In the years that followed, trends in music changed. The British invasion began and the seeds of metal and rock were planted. As I listened, this new music seemed all too familiar. It was obvious from interviews with these British artists that there was a common thread that ran through their music. They too had been influenced by the artists I loved so much. Their music idols were the same as mine. During the next few years R&B/Soul music gained mainstream popularity. Little did I know there were kids like me all over the country, especially the Southeast, who were listening and enjoying it.

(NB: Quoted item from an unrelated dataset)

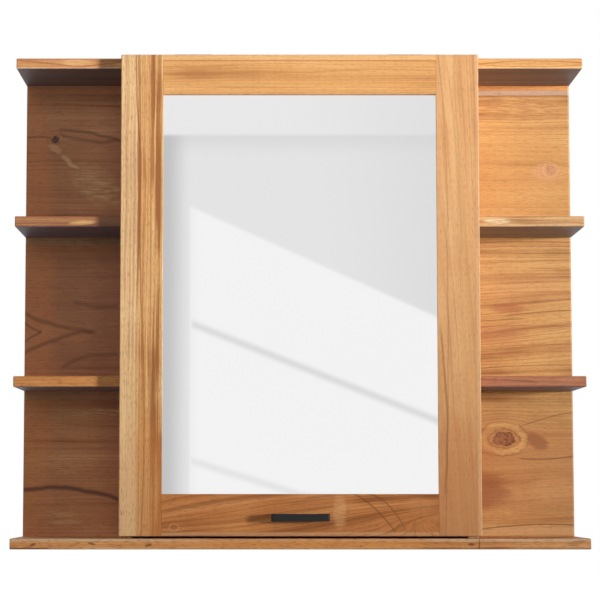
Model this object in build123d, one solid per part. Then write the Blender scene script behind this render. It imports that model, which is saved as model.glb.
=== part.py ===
"""A wall-hung teak mirror cabinet: a cupboard with a lift-up mirror door between two rows of open bays.

All sizes are in millimetres. X runs to the right along the wall, Y runs into the wall and Z runs up.
While it is being modelled, z = 0 is the underside of the bottom board and y = 0 is the wall. The finished
pieces are moved down so that the origin lies in the middle of the four wall screw holes.
"""

import math
import os

from build123d import *

# Overall size and boards
overall_width = 800.0
overall_height = 690.0
board = 15.0
top_depth = 126.0
bottom_depth = 147.0
back_board = 12.0
back_setback = 1.0
edge_round = 1.5
back_edge_round = 3.0

# Central cupboard and side shelves
box_width = 496.0
shelf_rows = (225.0, 450.0)
inner_shelf = 12.0
inner_shelf_depth = 92.0
inner_shelf_end_gap = 2.0
inner_shelf_back_gap = 1.0

# Shelf pins, in two rows of holes for each loose shelf
pin_radius = 2.5
pin_depth = 9.0
pin_reach = 10.0
pin_collar_radius = 4.0
pin_collar = 1.5
pin_flat = 1.0
pin_rows_y = (-32.0, -86.0)
pin_pitch = 32.0
pin_hole_end_gap = 1.0
lower_pin_z = 200.0
shelf_below_strut = 11.85
lower_holes_below = 1
lower_holes_above = 1
upper_holes_below = 2
upper_holes_above = 0

# Hanging rails and wall screw holes
rail_height = 50.0
rail_thickness = 15.0
wall_hole_radius = 3.25
wall_hole_inset = 53.0
wall_countersink_radius = 6.0
wall_countersink_depth = 3.0

# Door frame
door_overhang = 2.0
door_thickness = 22.0
door_gap_behind = 2.0
door_gap_below = 3.0
stile_width = 59.0
top_rail_width = 56.0
bottom_rail_width = 58.0
tenon_thickness = 7.0
tenon_length = 24.0
tenon_shoulder = 10.0
frame_lip = 5.0
rebate = 8.0

# Mirror, backing and beads
glass = 4.0
glass_edge_gap = 1.0
glass_arris = 0.6
backing = 3.0
bead_width = 10.0

# Bar pull
pull_length = 80.0
pull_height = 10.0
pull_reach = 25.0
pull_strap = 6.0
pull_corner = 3.0
pull_arris = 0.8
pull_centre_up = 26.0

# Door bumpers
bumper_radius = 4.0
bumper_squeeze = 0.3
bumper_up = 20.0

# Butt hinges
hinge_width = 50.0
hinge_leaf = 1.0
hinge_leaf_height = 12.5
hinge_pin_radius = 1.5
hinge_pin_head = 0.6
hinge_pin_head_step = 0.3
hinge_knuckles = 5
hinge_inset = 83.0
hinge_screw_spacing = 30.0

# Gas struts
strut_pivot_back = 45.0
strut_pivot_down = 250.0
strut_door_in = 18.0
strut_door_down = 55.0
strut_from_side = 14.0
door_opening = 90.0
tube_radius = 7.5
tube_wall = 1.1
tube_end = 4.0
tube_bevel = 1.0
gland = 12.0
rod_radius = 3.0
rod_show = 6.0
rod_inside = 122.0
piston = 8.0
piston_gap = 0.1
ball_radius = 4.0
stud_radius = 2.2
socket_radius = 6.0
socket_length = 12.0
socket_mouth = 0.8
socket_neck_step = 1.5
socket_neck_bevel = 3.0
bracket = 2.0
bracket_width = 18.0
bracket_height = 44.0
bracket_corner = 3.0
ear_margin = 7.0
ear_side_gap = 2.0
foot_width = 26.0
foot_height = 30.0

# Fasteners and dowels
dowel_radius = 4.0
dowel_length = 28.0
dowel_in_board = 9.0
dowel_rows_y = (-48.0, -104.0)
dowel_end_gap = 0.5
dowel_chamfer = 1.0
small_screw_radius = 1.3
small_screw_head = 2.6
small_screw_length = 11.0
back_screw_radius = 1.8
back_screw_head = 3.6
back_screw_head_height = 2.2
back_screw_length = 40.0
back_screw_inset = 35.0
pull_screw_radius = 2.0
pull_screw_head = 4.0
pull_screw_head_height = 2.4
pull_screw_bite = 10.0
screw_hole_end_gap = 1.0

# Clearances
turning_gap = 0.05
glue_gap = 0.05
free_gap = 0.3
open_pivot_gap = 0.3
near = 0.001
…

The summer of 1965, I was determined to make my pilgrimage to this “Mecca of Beach Music” Ocean Drive Beach. My parents and I took a vacation trip to Myrtle Beach every summer but that seemed like a million miles away from OD. That summer had to be different. As luck would have it, a neighborhood friend told me his mother had been offered the use of a beach house in Crescent Beach for a long weekend. She accepted and decided to take a couple of his friends. This was it! This was my chance. I would walk from Crescent Beach to OD if I had to. On a sunny Thursday morning we left. After we arrived, and settled in, we walked across 17th Avenue to the amusement park. On Friday night my friend’s mother dropped us off in OD. We walked around awhile and finally sat down on the low wall in front of the Pavilion across from “The Pad”. While sitting there watching the partiers come and go, suddenly I felt someone touch my shoulder while hearing a familiar voice, “Hey kid, what are you doing here?” It was Jeff, my lifeguard hero from the pool. He had graduated from high school 3 years before and was in college. We talked for a minute, then he gave me a friendly slap on the shoulder. As he walked away he turned and said, “I told you you’d love this place.” Something happened to me that night at the corner of Main Street and Ocean Boulevard. I knew I had found something there in Ocean Drive. I would never be satisfied going to Myrtle Beach again. Ocean Drive was where I wanted to be.